К таким пессимистическим выводам приходят герои г. Горького исключительно потому, что не находят себе надлежащего места между людей, не находят себе дела, которое считали бы достойным своей работы, и потому чувствуют себя лишними. Фома Гордеев, этот представитель беспокойного человека из класса купцов-миллионеров, смотрит с завистью на кипящую вокруг него работу людей, не думающих и потому легко примиряющихся сокружающей их пошлостью. «Они, – думал Гордеев» – нужны, а я… ни к чему… Мы живем без сравнения… и без оправдания, совсем зря… И совсем не нужно нас. Мы вое – лопнем… ей Богу! б отчего лопнем? Оттого что… лишнее все в нас… в душе лишнее… и вся наша жизнь лишняя…»
Если хотите, то философия эта, высказываемая и другими героями г. Горького, напоминает собой несколько «кладбищенство» Помяловского [8] . Но только напоминает. Между «кладбищенством» с его холодно равнодушным отношением к суете житейской и недовольством г. Горького очень существенная разница.
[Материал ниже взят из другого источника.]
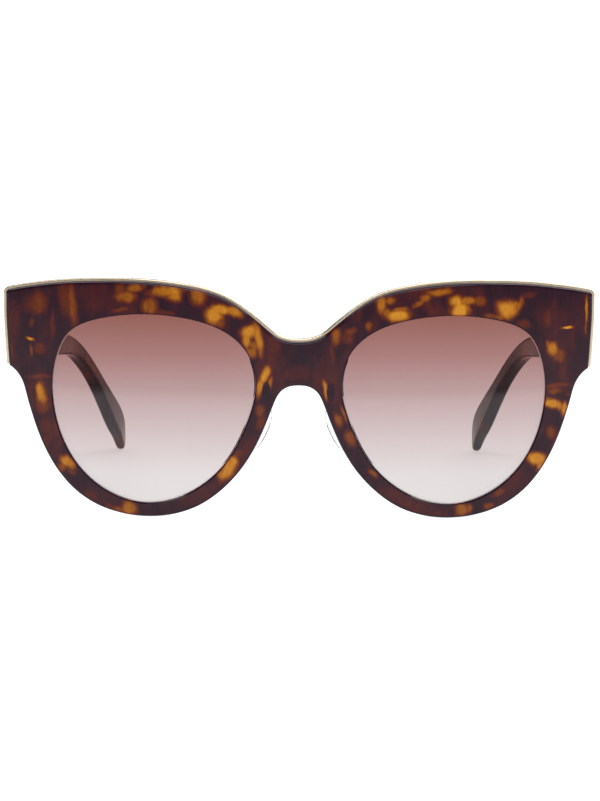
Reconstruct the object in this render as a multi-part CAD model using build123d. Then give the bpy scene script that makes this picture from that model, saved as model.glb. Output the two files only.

Не меньшая разница также существует между «лишними людьми» Тургенева и считающими себя «лишними» героями г. Горького. Люди, зараженные «кладбищенством», смотрят на жизнь холодно мрачным взглядом, постоянно твердят о суетности всего живого. «Лишние люди» Тургенева ясно видят пошлость окружающей их жизни, сначала смотрят на эту жизнь свысока, затем мало-помалу снисходят, смиряются и превращаются в Гамлетов Щигровского уезда или Чулкатуриных и успокаивают себя известным софизмом о заевшей их среде.
Герои г. Горького, хотя и считают себя «лишними людьми», однако никогда не смиряются. Беспокойство духа, присущее всем им, не позволяет мириться с пошлой обстановкой или же принимать в ней участие без всякого протеста. В то же время сильная вера в себя, в свои силы мешает им взвалить всю вину за свои мучения на окружающее их общество, на пресловутую «среду».
«Каждый человек, – говорит Коновалов, – сам себе хозяин, и никто в том не виновен, ежели я подлец есть». «…Жизнь плохая, – возмущается Фома Гордеев. – И что вы все на жизнь какую-то жалуетесь? Какая жизнь. Человек – жизнь и кроме человека никакой еще жизни нет…»
Коновалов подробно излагает свой взгляд по этому поводу.
«Кто виноват, – говорит он, – что я пью? Павелка, брат мой, не пьет – в Перми у него своя пекарня. А я вот работаю не хуже его, – однако бродяга и пьяница, и больше нет мне ни звания, ни доли… А ведь мы одной матери дети. Он еще моложе меня. Выходит, что во мне самом что-то неладно… Не так я, значит, родился, как человеку это следует. Сам же ты говоришь, что все люди одинаковые: – родился, пожил, сколько назначено, и помри! А я на особой стезе… И не один я – много нас этаких. Особливые мы будем люди… и ни в какой порядок не включаемся… Особый нам счет нужен… и законы особые… очень строгие законы – чтоб нас искоренять из жизни! Потому пользы от нас нет» а место мы в ней занимаем и у других на тропе стоим… Кто перед нами виноват? Сами мы пред собой и жизнью виноваты… Потому у нас охоты к жизни нет и к себе самим мы чувств не имеем… Матери наши не в урочные часы зачали нас – вот в чем сила…»
Тургеневский «лишний человек» Чулкатурин тоже жалуется на то, что мать им «обремизилась», что в течение всей своей жизни он не находил себе места и т. д., но какая огромная разница между этими жалобами! Какими жалкими и дряблыми выглядят все эти Чулкатурины и Гамлеты Щигровского уезда перед Коноваловыми, Гордеевыми, Орловыми и другими «беспокойными», ищущими своей точки «босяками» г. Горького!..
В чем же кроется причина этого различия двух совершенно одинаковых по своей сущности типов? Причина эта лежит в нравственной мощи «лишних людей» г. Горького. Гамлеты Щигровского уезда сознают и чувствуют, что сила человека лежит в его индивидуализме. «Что мне в том, что у тебя голова велика и уместительна, – говорят они… – Ты будь хоть глуп, да по своему! Запах свой имей – свой собственный запах, вот что!»… Но дальше слов не идут и сейчас же «смиряются». Для протеста у них не хватает необходимого количества силы воли.